Up to and including the line containing "washer_clearance = 0.10", please reproduce the lines of the listing below, starting from the top.
====================
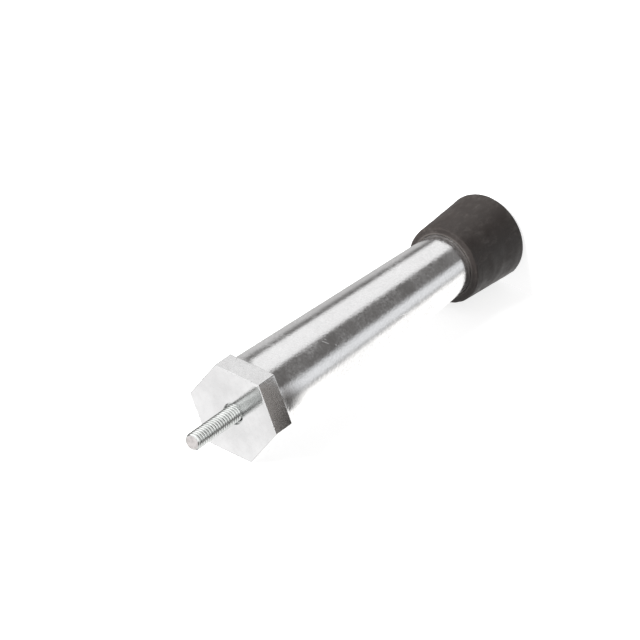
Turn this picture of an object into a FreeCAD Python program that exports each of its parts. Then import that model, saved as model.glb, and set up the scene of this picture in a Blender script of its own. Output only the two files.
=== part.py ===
import FreeCAD, Part
import math
import os

# Furniture leveling foot: a tapered metal leg with a hexagonal wrench flange, a threaded stud
# that screws into its top, and a rubber boot with a steel washer on its narrow end.
# Millimetres. +Z up along the leg, origin at the centre of the boot's floor pad.

# --- leg: turned from hexagonal aluminium bar ---
hex_across_flats = 31.75
flange_thickness = 9.2
flange_edge_chamfer = 0.35
shoulder_step = 0.3          # how far the turned shank stands inside the flats
leg_length = 150.0           # seat face of the flange to the narrow end
narrow_end_diameter = 22.2
narrow_end_chamfer = 0.8

# --- stud: unified coarse thread, a quarter inch by twenty to the inch ---
thread_diameter = 6.35
thread_pitch = 1.27
stud_length = 44.45
stud_exposed = 23.3          # above the flange with the stud screwed home
stud_end_chamfer = 0.52
free_thread_gap = 0.5        # from the flange's face to the full diameter of the free end
adjusting_turns = 9          # turns of the leg that raise the stud from home to its limit

# --- tapped hole in the flange, drawn at its thread's pitch diameter ---
hole_extra_depth = 1.6       # below the stud's lower end
drill_point_angle = 118.0
countersink_diameter = 8.2

# --- rubber boot ---
boot_height = 28.6
boot_base_diameter = 32.8
boot_mouth_wall = 3.0
boot_floor_thickness = 5.0
boot_mouth_round = 0.8       # outer corner of the open end
mouth_lead_in = 0.7          # bevel inside the open end
pad_height = 1.0             # how far the floor pad stands out past the lip
pad_edge_round = 0.35
groove_width = 0.6           # between the pad and the lip
groove_depth = 0.9           # measured up from the lip's edge
lip_width = 0.85
lip_edge_round = 0.5

# --- steel washer on the floor of the boot's socket ---
washer_thickness = 1.2
washer_diameter = 22.0
washer_hole_diameter = 9.5

# --- clearances, all on the radius ---
boot_clearance = 0.05
thread_clearance = 0.05
washer_clearance = 0.10

# --- heights and radii that follow from the sizes above ---
narrow_end_z = boot_floor_thickness + washer_thickness
seat_z = narrow_end_z + leg_length
flange_bottom_z = seat_z - flange_thickness
shank_top_radius = hex_across_flats / 2 - shoulder_step
narrow_end_radius = narrow_end_diameter / 2
stud_top_z = seat_z + stud_exposed
stud_bottom_z = stud_top_z - stud_length
stud_radius = thread_diameter / 2
sharp_thread_height = thread_pitch * math.sqrt(3) / 2
pitch_radius = stud_radius - sharp_thread_height * 3 / 8
free_thread_z = seat_z + free_thread_gap
hole_radius = pitch_radius + thread_clearance
hole_bottom_z = stud_bottom_z - hole_extra_depth
rise = adjusting_turns * thread_pitch


def shank_radius_at(z):
    """Radius of the tapered shank at a height."""
    share = (z - narrow_end_z) / (flange_bottom_z - narrow_end_z)
    return narrow_end_radius + (shank_top_radius - narrow_end_radius) * share


def point(radius, z):
    """A point of a turned profile, in the XZ plane."""
    return FreeCAD.Vector(radius, 0, z)


def turned(profile):
    """Solid of revolution about Z from a closed list of edges in the XZ plane."""
    face = Part.Face(Part.Wire(profile))
    return face.revolve(FreeCAD.Vector(0, 0, 0), FreeCAD.Vector(0, 0, 1), 360)


def polyline(points):
    """Straight edges from each point to the next."""
    return [Part.LineSegment(a, b).toShape() for a, b in zip(points, points[1:])]


def quarter_round(start, corner, end):
    """Arc that rounds a corner, touching both of its sides."""
    chord_middle = (start + end) * 0.5
    reach = corner - chord_middle
    half_chord = (end - start).Length / 2
    half_turn = math.atan2(reach.Length, half_chord)
    bulge = half_chord * math.tan(half_turn / 2)
    middle = chord_middle + reach * (bulge / reach.Length)
    return Part.Arc(start, middle, end).toShape()


def rounded_corner(before, corner, after, radius):
    """Start, corner and end of a round of the given radius between two straight sides."""
    to_before = (before - corner).normalize()
    to_after = (after - corner).normalize()
    half_angle = to_before.getAngle(to_after) / 2
    setback = radius / math.tan(half_angle)
    return corner + to_before * setback, corner, corner + to_after * setback


def hex_flange():
    """Hexagonal prism with two flats facing +Y and -Y, its end edges lightly bevelled."""
    corner_radius = hex_across_flats / math.sqrt(3)
    corners = []
    for step in range(7):
        angle = math.radians(60 * step)
        x = corner_radius * math.cos(angle)
        y = corner_radius * math.sin(angle)
        corners.append(FreeCAD.Vector(x, y, flange_bottom_z))
    outline = Part.Face(Part.makePolygon(corners))
    prism = outline.extrude(FreeCAD.Vector(0, 0, flange_thickness))
    end_edges = [edge for edge in prism.Edges if abs(edge.Vertexes[0].Z - edge.Vertexes[1].Z) < 1e-6]
    return prism.makeChamfer(flange_edge_chamfer, end_edges)


def leg_body():
    """Hex flange and tapered shank in one piece, with a blind tapped hole in the top."""
    shank = turned(polyline([
        point(0, narrow_end_z),
        point(narrow_end_radius - narrow_end_chamfer, narrow_end_z),
        point(shank_radius_at(narrow_end_z + narrow_end_chamfer), narrow_end_z + narrow_end_chamfer),
        point(shank_top_radius, flange_bottom_z),
        point(shank_top_radius, seat_z - flange_edge_chamfer),
        point(0, seat_z - flange_edge_chamfer),
        point(0, narrow_end_z),
    ]))
    countersink_radius = countersink_diameter / 2
    countersink_depth = countersink_radius - hole_radius
    drill_point_depth = hole_radius / math.tan(math.radians(drill_point_angle / 2))
    cut_above = 1.0
    tapped_hole = turned(polyline([
        point(0, hole_bottom_z - drill_point_depth),
        point(hole_radius, hole_bottom_z),
        point(hole_radius, seat_z - countersink_depth),
        point(countersink_radius, seat_z),
        point(countersink_radius, seat_z + cut_above),
        point(0, seat_z + cut_above),
        point(0, hole_bottom_z - drill_point_depth),
    ]))
    return hex_flange().fuse(shank).cut(tapped_hole).removeSplitter()


def threaded_stud():
    """Stud without its helix: the free end at the thread's outer diameter, the engaged length,
    which turns in the tapped hole, at the pitch diameter. Both ends are bevelled."""
    return turned(polyline([
        point(0, stud_bottom_z),
        point(pitch_radius - stud_end_chamfer, stud_bottom_z),
        point(pitch_radius, stud_bottom_z + stud_end_chamfer),
        point(pitch_radius, free_thread_z),
        point(stud_radius, free_thread_z),
        point(stud_radius, stud_top_z - stud_end_chamfer),
        point(stud_radius - stud_end_chamfer, stud_top_z),
        point(0, stud_top_z),
        point(0, stud_bottom_z),
    ]))


def rubber_boot():
    """Cup that grips the shank: flat floor pad, groove, rounded lip, conical wall, open mouth."""
    base_radius = boot_base_diameter / 2
    bore_mouth_radius = shank_radius_at(boot_height) + boot_clearance
    mouth_radius = bore_mouth_radius + boot_mouth_wall
    lip_inner_radius = base_radius - lip_width
    pad_radius = lip_inner_radius - groove_width
    groove_top_z = pad_height + groove_depth
    pocket_radius = washer_diameter / 2 + washer_clearance

    pad_corner = point(pad_radius, 0)
    lip_edge = point(lip_inner_radius, pad_height)
    lip_corner = point(base_radius, pad_height)
    mouth_corner = point(mouth_radius, boot_height)
    mouth_inner = point(bore_mouth_radius + mouth_lead_in, boot_height)

    pad_round = rounded_corner(point(0, 0), pad_corner, point(pad_radius, groove_top_z), pad_edge_round)
    lip_round = rounded_corner(lip_edge, lip_corner, mouth_corner, min(lip_edge_round, lip_width * 0.9))
    mouth_round = rounded_corner(lip_corner, mouth_corner, mouth_inner, boot_mouth_round)

    profile = polyline([point(0, 0), pad_round[0]])
    profile.append(quarter_round(*pad_round))
    profile += polyline([
        pad_round[2],
        point(pad_radius, groove_top_z),
        point(lip_inner_radius, groove_top_z),
        lip_edge,
        lip_round[0],
    ])
    profile.append(quarter_round(*lip_round))
    profile += polyline([lip_round[2], mouth_round[0]])
    profile.append(quarter_round(*mouth_round))
    profile += polyline([
        mouth_round[2],
        mouth_inner,
        point(shank_radius_at(boot_height - mouth_lead_in) + boot_clearance, boot_height - mouth_lead_in),
        point(narrow_end_radius + boot_clearance, narrow_end_z),
        point(pocket_radius, narrow_end_z),
        point(pocket_radius, boot_floor_thickness),
        point(0, boot_floor_thickness),
        point(0, 0),
    ])
    return turned(profile)


def boot_washer():
    """Flat steel washer that keeps the metal end from cutting through the boot's floor."""
    bottom = FreeCAD.Vector(0, 0, boot_floor_thickness)
    disc = Part.makeCylinder(washer_diameter / 2, washer_thickness, bottom)
    hole = Part.makeCylinder(washer_hole_diameter / 2, washer_thickness, bottom)
    return disc.cut(hole)


os.makedirs("parts", exist_ok=True)
pieces = {
    "leg_body": leg_body(),
    "threaded_stud": threaded_stud(),
    "rubber_boot": rubber_boot(),
    "boot_washer": boot_washer(),
}
for name, shape in pieces.items():
    shape.exportStep(f"parts/{name}.step")
    print(name, "valid", shape.isValid(), "solids", len(shape.Solids), "volume", round(shape.Volume, 1))
print("stud rise", rise, "mm, thread still engaged", round(stud_length - stud_exposed - rise, 2), "mm")
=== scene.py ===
import math
import bpy
import bmesh
import numpy as np
from mathutils import Matrix, Vector


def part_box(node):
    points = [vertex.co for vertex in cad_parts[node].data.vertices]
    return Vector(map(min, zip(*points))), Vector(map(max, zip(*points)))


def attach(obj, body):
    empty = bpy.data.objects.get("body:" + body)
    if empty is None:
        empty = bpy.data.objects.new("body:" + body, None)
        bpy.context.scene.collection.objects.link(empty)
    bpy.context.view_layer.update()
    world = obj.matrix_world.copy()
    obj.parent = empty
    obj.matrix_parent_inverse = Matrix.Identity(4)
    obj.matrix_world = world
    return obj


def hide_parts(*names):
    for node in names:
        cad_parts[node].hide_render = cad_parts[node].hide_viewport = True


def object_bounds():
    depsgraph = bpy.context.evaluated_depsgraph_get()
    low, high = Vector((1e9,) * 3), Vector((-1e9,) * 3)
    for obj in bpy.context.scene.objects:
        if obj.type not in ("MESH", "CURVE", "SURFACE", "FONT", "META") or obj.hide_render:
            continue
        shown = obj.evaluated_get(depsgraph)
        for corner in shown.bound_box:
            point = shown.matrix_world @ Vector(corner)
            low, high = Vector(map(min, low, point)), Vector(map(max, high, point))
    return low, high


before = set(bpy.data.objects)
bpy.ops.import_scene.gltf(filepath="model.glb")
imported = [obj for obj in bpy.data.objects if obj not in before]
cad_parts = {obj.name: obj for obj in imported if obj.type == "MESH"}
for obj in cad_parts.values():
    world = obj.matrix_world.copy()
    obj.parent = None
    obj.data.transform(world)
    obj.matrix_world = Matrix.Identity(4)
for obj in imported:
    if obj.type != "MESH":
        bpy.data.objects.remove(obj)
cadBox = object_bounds()
mm = 0.001
legLow, legHigh = (np.array(corner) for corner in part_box("leg_body"))
studLow, studHigh = (np.array(corner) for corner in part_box("threaded_stud"))
bootHigh = np.array(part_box("rubber_boot")[1])
washerHigh = np.array(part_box("boot_washer")[1])
mending = {"merge": 2e-7, "thinnest": 1e-7}         # metres between points that become one
print("frame loaded, leg", round(legHigh[2] / mm, 1), "mm to the flange face")


def evenAngles(columns):
    # the angles of columns that stand evenly round the leg's axis
    return np.arange(columns) * 2 * math.pi / columns


def polar(radius, angle, z):
    # points at a radius and angle round the leg's axis, at height z
    return np.stack([radius * np.cos(angle), radius * np.sin(angle), z + 0 * angle], axis=-1)


def gridQuads(rows, columns, start=0):
    # one quad between each four neighbours, closed round the columns, facing outwards when rows go up
    row, column = np.meshgrid(np.arange(rows - 1), np.arange(columns), indexing="ij")
    after = (column + 1) % columns
    quads = np.stack([row * columns + column, row * columns + after,
                      (row + 1) * columns + after, (row + 1) * columns + column], axis=-1)
    return start + quads.reshape(-1, 4)


def buildPiece(name, points, polygons, materials, materialOf=None):
    # a mesh object from points and polygons of any size, its doubles merged and its shading smooth
    mesh = bpy.data.meshes.new(name)
    mesh.from_pydata(points.tolist(), [], polygons)
    for material in materials:
        mesh.materials.append(material)
    if materialOf is not None:
        mesh.polygons.foreach_set("material_index", np.array(materialOf, np.int32))
    shape = bmesh.new()
    shape.from_mesh(mesh)
    bmesh.ops.remove_doubles(shape, verts=shape.verts, dist=mending["merge"])
    bmesh.ops.dissolve_degenerate(shape, edges=shape.edges, dist=mending["thinnest"])
    shape.to_mesh(mesh)
    shape.free()
    mesh.polygons.foreach_set("use_smooth", np.ones(len(mesh.polygons), bool))
    mesh.update()
    piece = bpy.data.objects.new(name, mesh)
    bpy.context.scene.collection.objects.link(piece)
    print(name, len(mesh.polygons), "faces")
    return piece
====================
Response
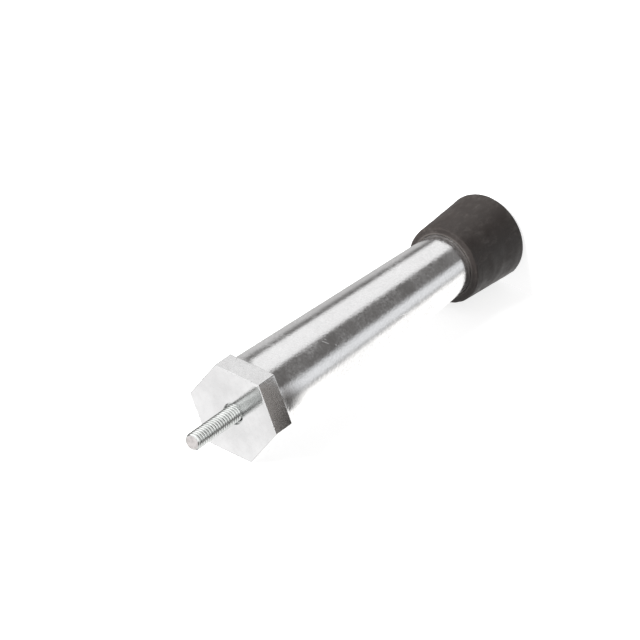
Turn this picture of an object into a FreeCAD Python program that exports each of its parts. Then import that model, saved as model.glb, and set up the scene of this picture in a Blender script of its own. Output only the two files.
=== part.py ===
import FreeCAD, Part
import math
import os

# Furniture leveling foot: a tapered metal leg with a hexagonal wrench flange, a threaded stud
# that screws into its top, and a rubber boot with a steel washer on its narrow end.
# Millimetres. +Z up along the leg, origin at the centre of the boot's floor pad.

# --- leg: turned from hexagonal aluminium bar ---
hex_across_flats = 31.75
flange_thickness = 9.2
flange_edge_chamfer = 0.35
shoulder_step = 0.3          # how far the turned shank stands inside the flats
leg_length = 150.0           # seat face of the flange to the narrow end
narrow_end_diameter = 22.2
narrow_end_chamfer = 0.8

# --- stud: unified coarse thread, a quarter inch by twenty to the inch ---
thread_diameter = 6.35
thread_pitch = 1.27
stud_length = 44.45
stud_exposed = 23.3          # above the flange with the stud screwed home
stud_end_chamfer = 0.52
free_thread_gap = 0.5        # from the flange's face to the full diameter of the free end
adjusting_turns = 9          # turns of the leg that raise the stud from home to its limit

# --- tapped hole in the flange, drawn at its thread's pitch diameter ---
hole_extra_depth = 1.6       # below the stud's lower end
drill_point_angle = 118.0
countersink_diameter = 8.2

# --- rubber boot ---
boot_height = 28.6
boot_base_diameter = 32.8
boot_mouth_wall = 3.0
boot_floor_thickness = 5.0
boot_mouth_round = 0.8       # outer corner of the open end
mouth_lead_in = 0.7          # bevel inside the open end
pad_height = 1.0             # how far the floor pad stands out past the lip
pad_edge_round = 0.35
groove_width = 0.6           # between the pad and the lip
groove_depth = 0.9           # measured up from the lip's edge
lip_width = 0.85
lip_edge_round = 0.5

# --- steel washer on the floor of the boot's socket ---
washer_thickness = 1.2
washer_diameter = 22.0
washer_hole_diameter = 9.5

# --- clearances, all on the radius ---
boot_clearance = 0.05
thread_clearance = 0.05
washer_clearance = 0.10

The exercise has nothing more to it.